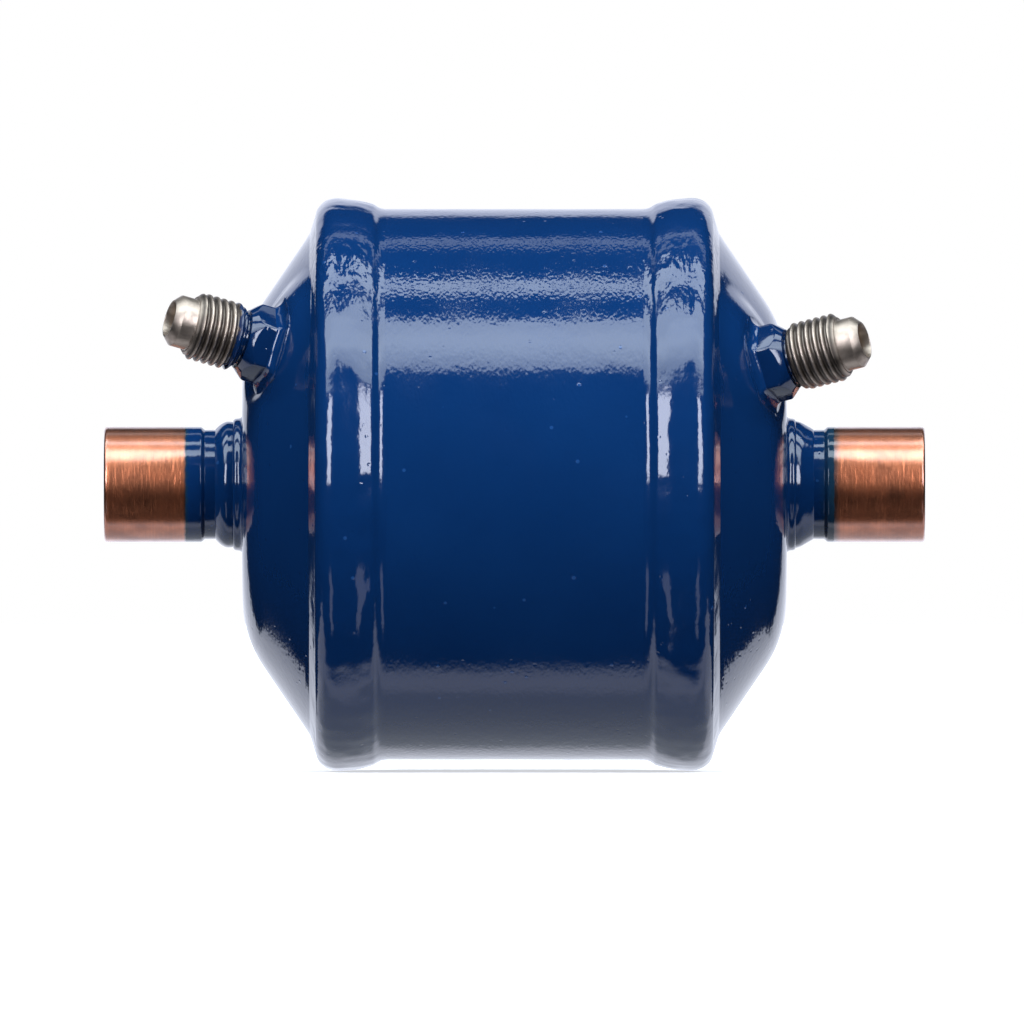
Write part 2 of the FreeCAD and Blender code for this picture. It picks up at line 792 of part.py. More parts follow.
for thing in doc.Objects:
    if "Invalid" in thing.State or "Error" in thing.State:
        raise RuntimeError(f"{thing.Label} did not build: {thing.State}")
os.makedirs("parts", exist_ok=True)
for node in nodes:
    if node.Shape.isNull() or not node.Shape.isValid() or len(node.Shape.Solids) != 1:
        raise RuntimeError(f"{node.Label} is not one valid solid")
for node in nodes:
    node.Shape.exportStep(f"parts/{node.Label}.step")
    print(node.Label, round(node.Shape.Volume, 2))
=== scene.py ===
# %% [markdown]
# # A suction line filter drier
# The real object is a short steel can with a pressed cap welded on at each end. A copper stub and a
# small service valve are brazed into each cap, and the whole thing is then sprayed in gloss blue
# enamel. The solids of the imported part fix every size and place. This lesson dresses them: it lays
# finer meshes over the outer solids and gives each piece, seen or hidden, its finish.

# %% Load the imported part
import json
import math

import bmesh
import bpy
from mathutils import Matrix, Vector, noise


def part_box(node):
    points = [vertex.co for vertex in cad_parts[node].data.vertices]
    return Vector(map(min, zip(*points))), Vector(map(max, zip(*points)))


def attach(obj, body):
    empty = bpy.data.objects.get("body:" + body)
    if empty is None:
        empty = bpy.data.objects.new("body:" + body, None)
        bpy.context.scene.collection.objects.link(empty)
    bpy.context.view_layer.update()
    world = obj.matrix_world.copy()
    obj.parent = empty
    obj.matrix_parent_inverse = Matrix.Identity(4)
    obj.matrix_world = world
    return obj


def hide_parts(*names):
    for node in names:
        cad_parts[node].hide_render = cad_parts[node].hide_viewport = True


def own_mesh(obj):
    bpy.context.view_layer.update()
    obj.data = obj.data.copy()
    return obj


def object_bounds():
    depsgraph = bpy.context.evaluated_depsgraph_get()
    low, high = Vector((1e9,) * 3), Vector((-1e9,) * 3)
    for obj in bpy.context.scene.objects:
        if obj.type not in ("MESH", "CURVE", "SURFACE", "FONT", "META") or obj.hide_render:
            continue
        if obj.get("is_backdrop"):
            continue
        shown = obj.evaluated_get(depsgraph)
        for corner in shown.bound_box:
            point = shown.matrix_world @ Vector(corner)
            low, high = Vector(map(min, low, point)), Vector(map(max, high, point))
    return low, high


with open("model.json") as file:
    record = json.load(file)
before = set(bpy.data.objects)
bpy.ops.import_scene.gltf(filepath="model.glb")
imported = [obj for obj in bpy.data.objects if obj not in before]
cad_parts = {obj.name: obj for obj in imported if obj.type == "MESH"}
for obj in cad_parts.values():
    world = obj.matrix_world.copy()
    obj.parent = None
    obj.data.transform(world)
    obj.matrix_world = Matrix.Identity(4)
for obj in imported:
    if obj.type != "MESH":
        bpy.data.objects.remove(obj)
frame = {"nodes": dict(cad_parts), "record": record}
cad_low, cad_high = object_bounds()
MM = 0.001
print("solids loaded:", len(frame["nodes"]))

# %% [markdown]
# ## Sizes that come from the frame
# A dressed piece has to sit where its solid sits, so the main sizes are read from the solids' boxes
# and from the mounts in the record. The outlet end is the pattern, and the inlet end is the same thing
# turned round. All lengths below are in millimetres until a mesh is made.

# %% Read the main sizes


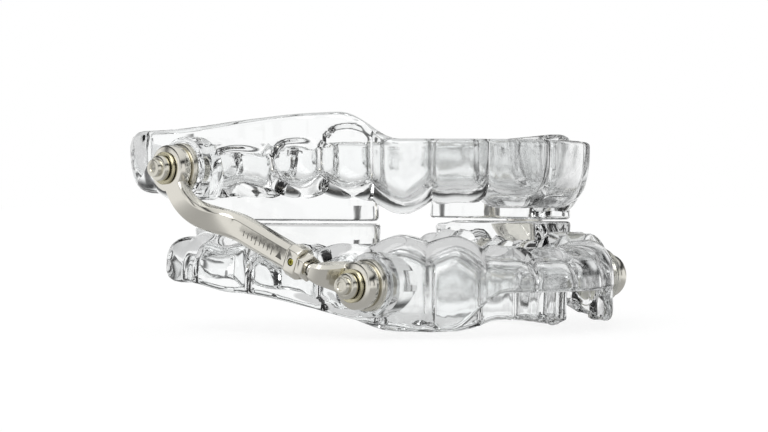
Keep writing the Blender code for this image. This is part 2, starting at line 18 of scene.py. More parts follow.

----

What you return should be the lines from the start of the data through the line with "print(node.Label, round(node.Shape.Volume, 2))", quoted exactly and nothing more.

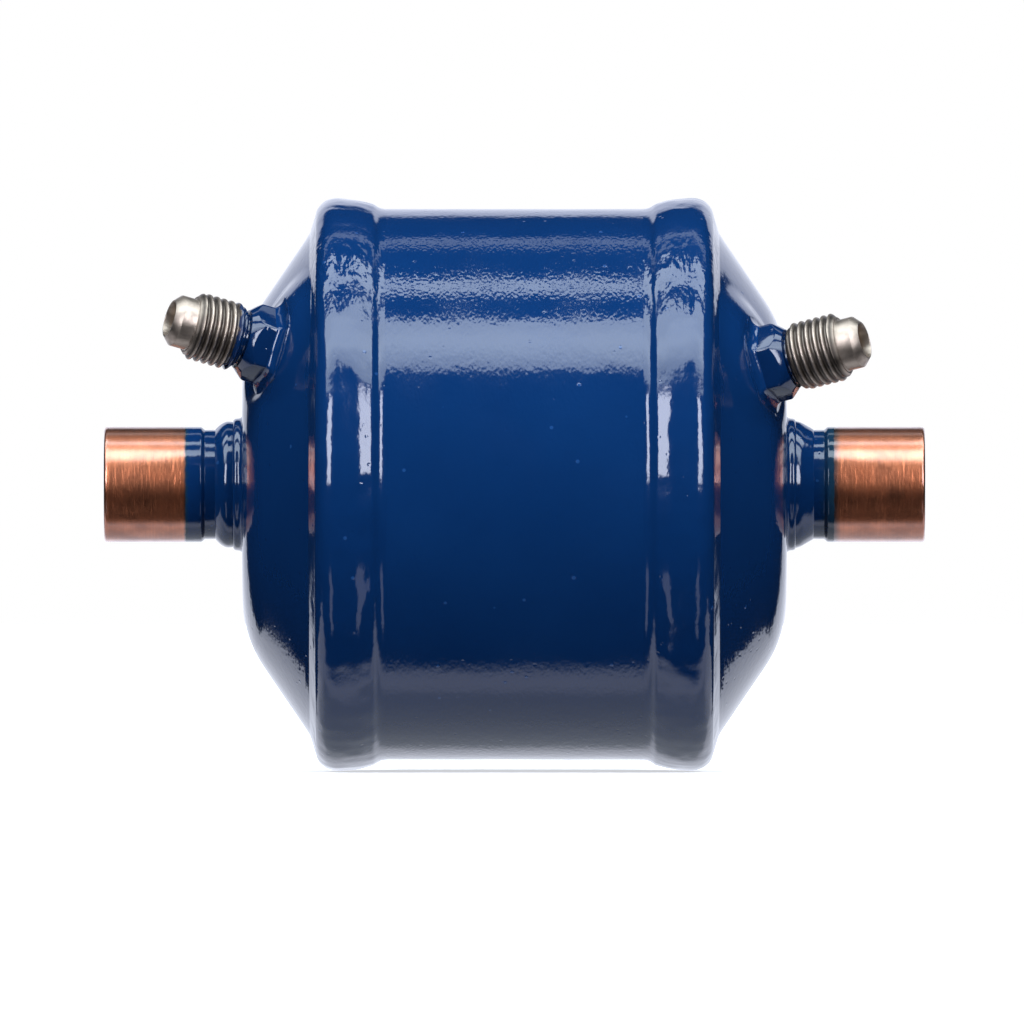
Write part 2 of the FreeCAD and Blender code for this picture. It picks up at line 792 of part.py. More parts follow.
for thing in doc.Objects:
    if "Invalid" in thing.State or "Error" in thing.State:
        raise RuntimeError(f"{thing.Label} did not build: {thing.State}")
os.makedirs("parts", exist_ok=True)
for node in nodes:
    if node.Shape.isNull() or not node.Shape.isValid() or len(node.Shape.Solids) != 1:
        raise RuntimeError(f"{node.Label} is not one valid solid")
for node in nodes:
    node.Shape.exportStep(f"parts/{node.Label}.step")
    print(node.Label, round(node.Shape.Volume, 2))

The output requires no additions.